╭─ Source material

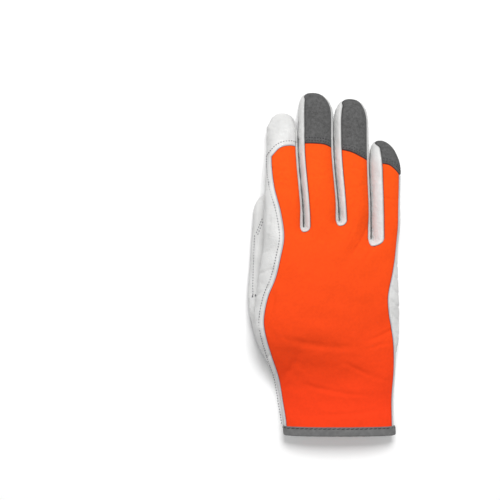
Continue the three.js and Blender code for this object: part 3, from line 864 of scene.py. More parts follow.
LEATHER_CREASES = table(
    "x y turn long wide bend depth",
    [
        (-49, 6, 88, 17, 1.0, 0.6, 0.5),
        (-45.5, 2, 84, 12, 0.9, 0.4, 0.3),
        (-47, 30, 70, 8, 1.0, 0.5, 0.3),
        (-44, -14, 35, 6, 0.9, 0.4, 0.35),
        (-47, -30, 20, 7, 1.0, 0.5, 0.35),
        (-50, -44, 40, 8, 1.1, 0.5, 0.4),
        (-53, -62, 62, 9, 1.1, 0.5, 0.4),
        (-47, -92, 40, 8, 1.1, 0.4, 0.4),
        (-41, -106, 58, 8, 1.0, 0.4, 0.35),
        (-37, -124, 72, 9, 1.0, 0.4, 0.35),
        (45, -24, -42, 6, 0.9, 0.3, 0.4),
        (44, -33, -38, 7, 0.9, 0.3, 0.45),
        (44, -43, -42, 7, 0.9, 0.3, 0.45),
        (44.5, -53, -40, 7, 0.9, 0.3, 0.4),
        (45, -63, -46, 6, 0.9, 0.3, 0.4),
        (46, -74, -50, 6, 0.9, 0.3, 0.35),
        (45, -88, -44, 5, 0.8, 0.2, 0.3),
        (-38, 72, -20, 7, 1.0, 0.4, 0.25),
        (-33, 64, 14, 6, 0.9, 0.3, 0.2),
    ],
)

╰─

### Exercise task
Repeat the material above exactly.

### Answer to this problem
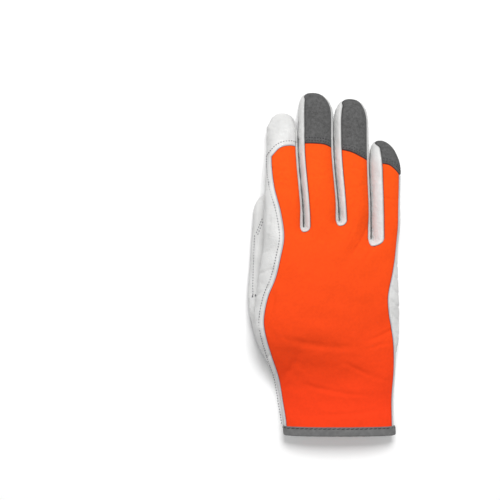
Continue the three.js and Blender code for this object: part 3, from line 864 of scene.py. More parts follow.
LEATHER_CREASES = table(
    "x y turn long wide bend depth",
    [
        (-49, 6, 88, 17, 1.0, 0.6, 0.5),
        (-45.5, 2, 84, 12, 0.9, 0.4, 0.3),
        (-47, 30, 70, 8, 1.0, 0.5, 0.3),
        (-44, -14, 35, 6, 0.9, 0.4, 0.35),
        (-47, -30, 20, 7, 1.0, 0.5, 0.35),
        (-50, -44, 40, 8, 1.1, 0.5, 0.4),
        (-53, -62, 62, 9, 1.1, 0.5, 0.4),
        (-47, -92, 40, 8, 1.1, 0.4, 0.4),
        (-41, -106, 58, 8, 1.0, 0.4, 0.35),
        (-37, -124, 72, 9, 1.0, 0.4, 0.35),
        (45, -24, -42, 6, 0.9, 0.3, 0.4),
        (44, -33, -38, 7, 0.9, 0.3, 0.45),
        (44, -43, -42, 7, 0.9, 0.3, 0.45),
        (44.5, -53, -40, 7, 0.9, 0.3, 0.4),
        (45, -63, -46, 6, 0.9, 0.3, 0.4),
        (46, -74, -50, 6, 0.9, 0.3, 0.35),
        (45, -88, -44, 5, 0.8, 0.2, 0.3),
        (-38, 72, -20, 7, 1.0, 0.4, 0.25),
        (-33, 64, 14, 6, 0.9, 0.3, 0.2),
    ],
)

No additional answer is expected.